Figure 4: Billing method reported by utilities

Figure 4: Billing method reported by utilities (the long description is located below the image)
Long description of Figure 4
Billing method Percentage of utilities
Volume delivered, sewer services and fixed charges 67%
Flat rate 30%
Volume delivered and fixed charges 22%
Multiple rates based on specified criteria 17%
Volume delivered to a building 16%
Other 11%
Free 6%
  • 93% of utilities do not plan to add a fee or charge related to climate change or water conservation within the next three years.
  • Among the utilities:
    • the majority (67%) charge for volume delivered, sewer services and fixed charges
    • one third (30%) charge a flat rate
    • 22% charge for volume delivered and fixed charges
    • 17% charge multiple rates based on specified criteria
    • 16% charge for volume delivered to a building
    • 6% do not charge any fee

Next steps

We would like to thank all respondents for completing the questionnaire. We will use the data and comments received to inform possible areas that would allow us to help manufacturers, utilities and end users support and promote water conservation through increased accurate measurement of water use.
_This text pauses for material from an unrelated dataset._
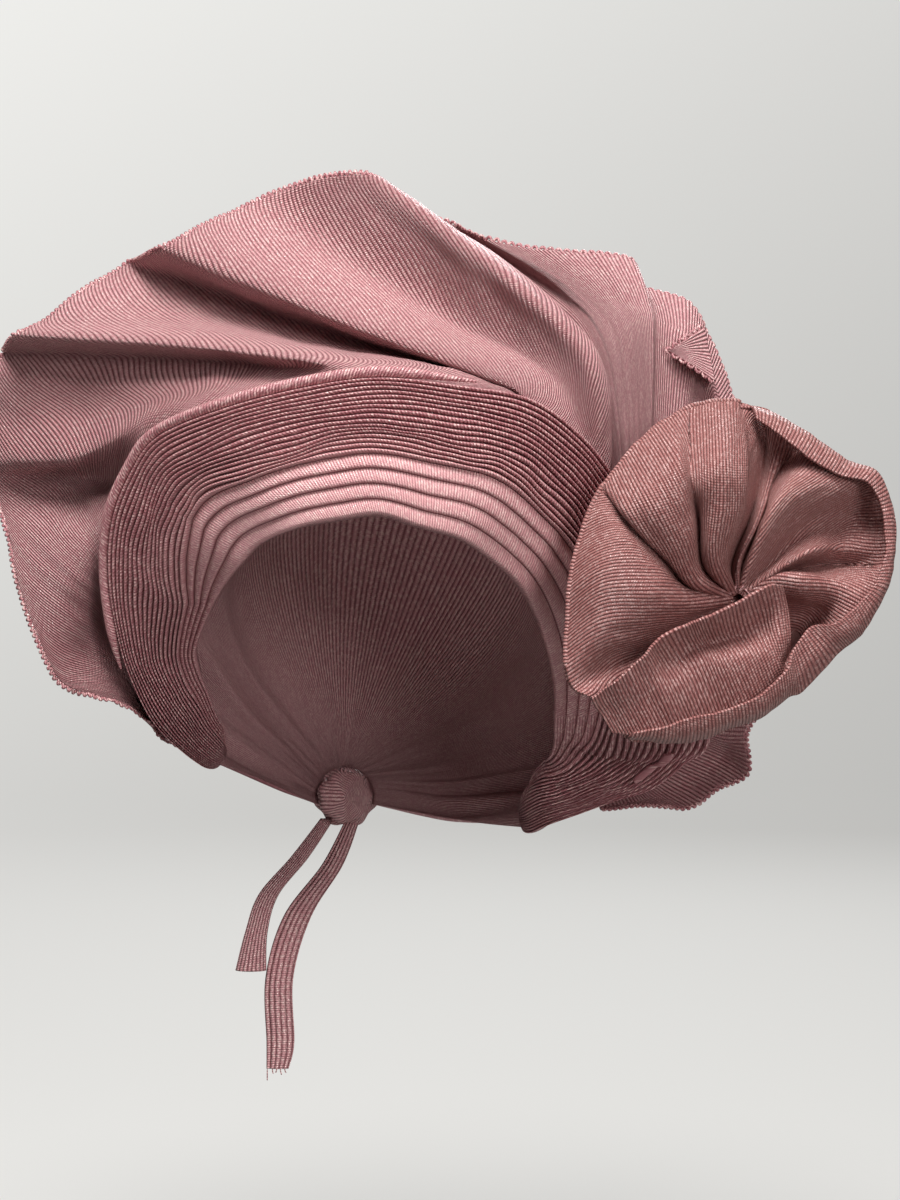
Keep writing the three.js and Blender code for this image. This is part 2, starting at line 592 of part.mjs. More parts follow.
// The short tie, a hollow tube of cloth open at its flared end.
function shortTie() {
  const sides = 12;
  const rings = Array.from({ length: sides }, (_, k) => {
    const angle = (2 * Math.PI * k) / sides;
    return shortTieRings.map((r) =>
      vec(r.x + (r.wide / 2) * Math.cos(angle), r.y + (r.deep / 2) * Math.sin(angle), r.z));
  });
  const surface = (u, v) => through(rings[Math.round(u * sides) % sides], v);
  return sheet("tie_short", clothMaterials.main, surface,
    { across: sides, along: 6, wall: 1.2, loop: true });
}

const longTieRows = table(["x", "y", "z", "wide", "dent"], [
  [nape.x + 3, nape.y + 4, knotBottom - 0.4, 7, 1],
  [nape.x - 6, nape.y - 8, knotBottom - 0.16 * longTieDrop, 10, 2],
  [nape.x - 22, nape.y - 24, knotBottom - 0.34 * longTieDrop, tieWide, 2.5],
  [nape.x - 30, nape.y - 32, knotBottom - 0.56 * longTieDrop, tieWide, 2],
  [nape.x - 29.5, nape.y - 32, knotBottom - 0.8 * longTieDrop, tieWide, 2],
  [nape.x - 30.8, nape.y - 32, knotBottom - longTieDrop * 0.9, 0.8 * tieWide, 1],
]);

// A cloth through a table of folds.
function foldedCloth(name, material, rows, across, along) {
  return sheet(name, material, patch(rows), { across, along, wall: clothWall });
}

const fanFrontRows = foldRows(frontFolds, [1, 2, 3], fanReach, clothWall);
const fanBackRows = foldRows(backFolds, [1, 2, 3], fanReach, clothWall / 2);
const sideTailRows = foldRows(tailFolds, [1, 2], tailReach, clothWall);
const [gatherBack, gatherFront] = [0.05 * rosetteReach, -0.335 * rosetteReach];
const rosetteKnot = roundBody(
  "rosette_knot", clothMaterials.plain, rosetteCentre, gatherWide, gatherBack, gatherFront);
const napeKnot = roundBody(
  "nape_knot", clothMaterials.main, nape, knotRadius, -knotDeep / 2, knotDeep / 2);

const group = new THREE.Group();
group.add(pleatedFront());
group.add(outerPleat());
group.add(crownCap());
group.add(foldedCloth("fan_front", clothMaterials.main, fanFrontRows, 48, 8));
group.add(foldedCloth("fan_back", clothMaterials.main, fanBackRows, 18, 6));
group.add(foldedCloth("side_tail", clothMaterials.dark, sideTailRows, 14, 4));
group.add(rosetteBack());
group.add(rosetteFlap());
group.add(rosetteRim());
group.add(petal("rosette_petal_left", 10, 7));
group.add(petal("rosette_petal_upper", 10, 7));
group.add(petal("rosette_petal_centre", 6, 6));
group.add(petal("rosette_fold_inner", 4, 6));
group.add(petal("rosette_fold_outer", 4, 6));
group.add(petal("rosette_cup", 6, 6));
group.add(petal("rosette_petal_right", 4, 6));
group.add(rosetteKnot);
group.add(napeKnot);
group.add(strip("tie_long", clothMaterials.dark, longTieRows, clothWall));
group.add(shortTie());

export default group;
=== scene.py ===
import math
import bmesh
import bpy
from mathutils import Matrix, Vector, noise


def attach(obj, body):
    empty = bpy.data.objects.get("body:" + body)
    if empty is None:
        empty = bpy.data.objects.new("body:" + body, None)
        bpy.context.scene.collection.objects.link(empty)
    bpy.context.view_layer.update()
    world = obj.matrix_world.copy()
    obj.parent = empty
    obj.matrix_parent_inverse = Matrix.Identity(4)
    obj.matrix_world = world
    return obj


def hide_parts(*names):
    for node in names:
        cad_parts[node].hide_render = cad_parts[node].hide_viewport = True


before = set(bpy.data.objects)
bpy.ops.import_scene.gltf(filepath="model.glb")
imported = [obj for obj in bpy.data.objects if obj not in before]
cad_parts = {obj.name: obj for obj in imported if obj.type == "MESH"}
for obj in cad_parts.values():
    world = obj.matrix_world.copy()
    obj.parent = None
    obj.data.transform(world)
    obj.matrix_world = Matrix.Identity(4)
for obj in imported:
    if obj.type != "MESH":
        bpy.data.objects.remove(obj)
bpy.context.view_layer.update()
print("frame loaded, nodes:", len(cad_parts))


# camera, light and floor
studio = {"cameraPlace": (0.0315, -1.0, -0.07), "lens": 66.667, "sensor": 36, "floorHeight": -0.42,
          "wallRadius": 4.5, "flatShare": 0.55, "bends": 8, "floorColour": (0.22, 0.22, 0.215),
          "glowColour": (0.36, 0.36, 0.35), "glow": 1.53, "glowAcross": -0.22, "glowUp": 0.32,
          "airColour": (1, 0.89, 0.88), "airStrength": 0.30}
# name, place, target, size, power, colour
lights = [
    ("keyLight", (-0.15, -0.95, 1.6), (0, 0, 0), 0.9, 53, (1, 0.985, 0.96)),
    ("fillLight", (1.0, -1.9, 0.5), (0, 0, -0.05), 0.8, 17, (1, 0.96, 0.94)),
    ("backLight", (0.4, 1.7, 0.9), (0, 0.05, 0), 1.0, 12, (0.98, 0.99, 1)),
]
bpy.context.scene.view_settings.view_transform = "Standard"


def mathNode(tree, operation, a, b=None, c=None, clamp=False):
    node = tree.nodes.new("ShaderNodeMath")
    node.operation = operation
    node.use_clamp = clamp
    for k, value in enumerate((a, b, c)):
        if value is None:
            continue
        if isinstance(value, (int, float)):
            node.inputs[k].default_value = value
        else:
            tree.links.new(value, node.inputs[k])
    return node.outputs[0]


def makeCamera():
    data = bpy.data.cameras.new("camera")
    data.lens = studio["lens"]
    data.sensor_width = studio["sensor"]
    camera = bpy.data.objects.new("camera", data)
    camera.location = studio["cameraPlace"]
    camera.rotation_euler = (math.pi / 2, 0, 0)
    bpy.context.collection.objects.link(camera)
    bpy.context.scene.camera = camera


def makeLight(name, place, target, size, power, colour):
    data = bpy.data.lights.new(name, "AREA")
    data.shape = "DISK"
    data.size = size
    data.energy = power
    data.color = colour
    light = bpy.data.objects.new(name, data)
    light.location = place
    aim = Vector(target) - Vector(place)
    light.rotation_euler = aim.to_track_quat("-Z", "Y").to_euler()
    light.visible_camera = False
    bpy.context.collection.objects.link(light)


def objectFrom(bm, name, material):
    mesh = bpy.data.meshes.new(name)
    bm.to_mesh(mesh)
    bm.free()
    mesh.materials.append(material)
    made = bpy.data.objects.new(name, mesh)
    bpy.context.collection.objects.link(made)
    return made


def makeGlowingPaper():
    # painted light: it glows to the camera alone, brighter upwards and to the left, as a lit backdrop would
    # look
    material = bpy.data.materials.new("paperWithPaintedGlow")
    material.use_nodes = True
    tree = material.node_tree
    shader = tree.nodes["Principled BSDF"]
    shader.inputs["Base Color"].default_value = (*studio["floorColour"], 1)
    shader.inputs["Roughness"].default_value = 0.9
    shader.inputs["Emission Color"].default_value = (*studio["glowColour"], 1)
    path = tree.nodes.new("ShaderNodeLightPath")
    place = tree.nodes.new("ShaderNodeTexCoord")
    fade = tree.nodes.new("ShaderNodeVectorMath")
    fade.operation = "DOT_PRODUCT"
    fade.inputs[1].default_value = (studio["glowAcross"], 0, studio["glowUp"])
    tree.links.new(place.outputs["Object"], fade.inputs[0])
    glow = mathNode(tree, "ADD", fade.outputs["Value"], studio["glow"])
    seen = mathNode(tree, "MULTIPLY", glow, path.outputs["Is Camera Ray"])
    tree.links.new(seen, shader.inputs["Emission Strength"])
    return material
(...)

We are committed to working closely with industry by supporting and fostering innovations while monitoring the requirements that other countries have developed as well as advances and innovations in metering technologies.

Our goal is also to ensure that water distribution utilities can use measurement to quickly identify and correct water loss in their systems, and that consumers receive accurate and reliable measurement, as well as protection against unfair measurement practices and fraud.